How can I protect my money from inflation?

Several strategies can help protect purchasing power against inflation: (1) Invest in equities — stocks have historically outpaced inflation over long periods, with the S&P 500 averaging ~10% annually versus ~3% inflation. (2) TIPS (Treasury Inflation-Protected Securities) are U.S. government bonds whose principal adjusts with CPI, providing a guaranteed real return. (3) Real estate tends to appreciate with inflation and rental income can rise over time. (4) I Bonds (Series I savings bonds) pay a rate tied directly to CPI. (5) Diversified index funds with low fees are a practical, accessible way for most investors to grow wealth ahead of inflation over the long term. Holding too much cash in a low-yield savings account is the main thing to avoid.

What is the difference between inflation and deflation?

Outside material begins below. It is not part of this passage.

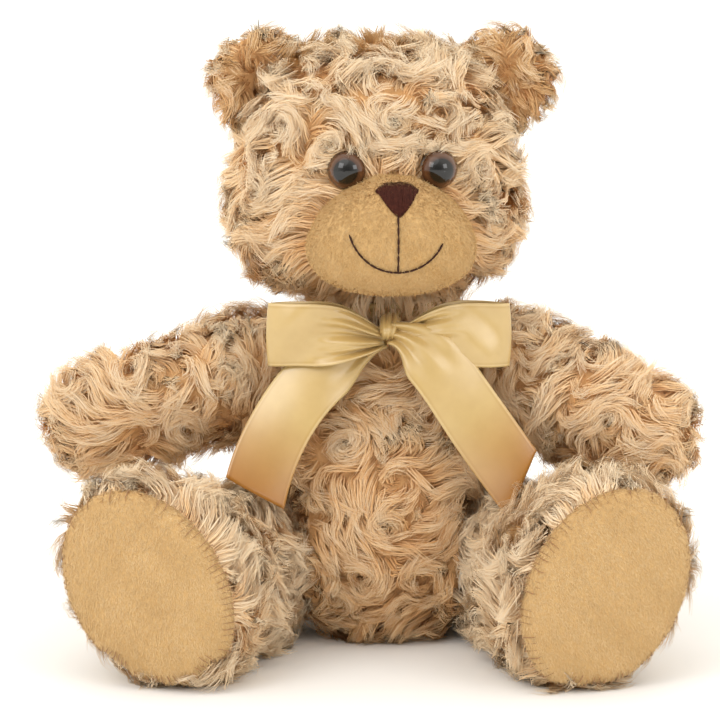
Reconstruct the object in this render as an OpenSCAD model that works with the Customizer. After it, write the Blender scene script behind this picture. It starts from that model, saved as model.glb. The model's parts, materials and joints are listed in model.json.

Inflation is a general rise in prices over time, reducing the purchasing power of each currency unit. Deflation is the opposite — a general fall in prices. While lower prices sound beneficial, deflation is typically associated with economic contraction: consumers delay purchases expecting prices to fall further, businesses earn less revenue, wages fall, and debt burdens increase in real terms (you owe the same dollars, but those dollars buy more). Mild, stable inflation around 2% is generally considered healthy for a growing economy. Hyperinflation (extremely rapid price increases) and deflation are both considered economically damaging. Central banks work to maintain inflation near their target rate.

What is "real" vs "nominal" value?

Nominal value is the face value of money — the number of dollars on your bank statement — without adjusting for inflation. Real value is the purchasing power of that money, adjusted for inflation. For example, if your salary grows from $50,000 to $52,000 (a 4% nominal increase) but inflation is 3%, your real raise is only about 1% — you can only buy 1% more goods and services. When evaluating investments, financial projections, or retirement income, real values are more meaningful because they tell you what your money can actually buy. This calculator shows both the nominal future cost (what you will pay) and the real value (purchasing power in today's dollars).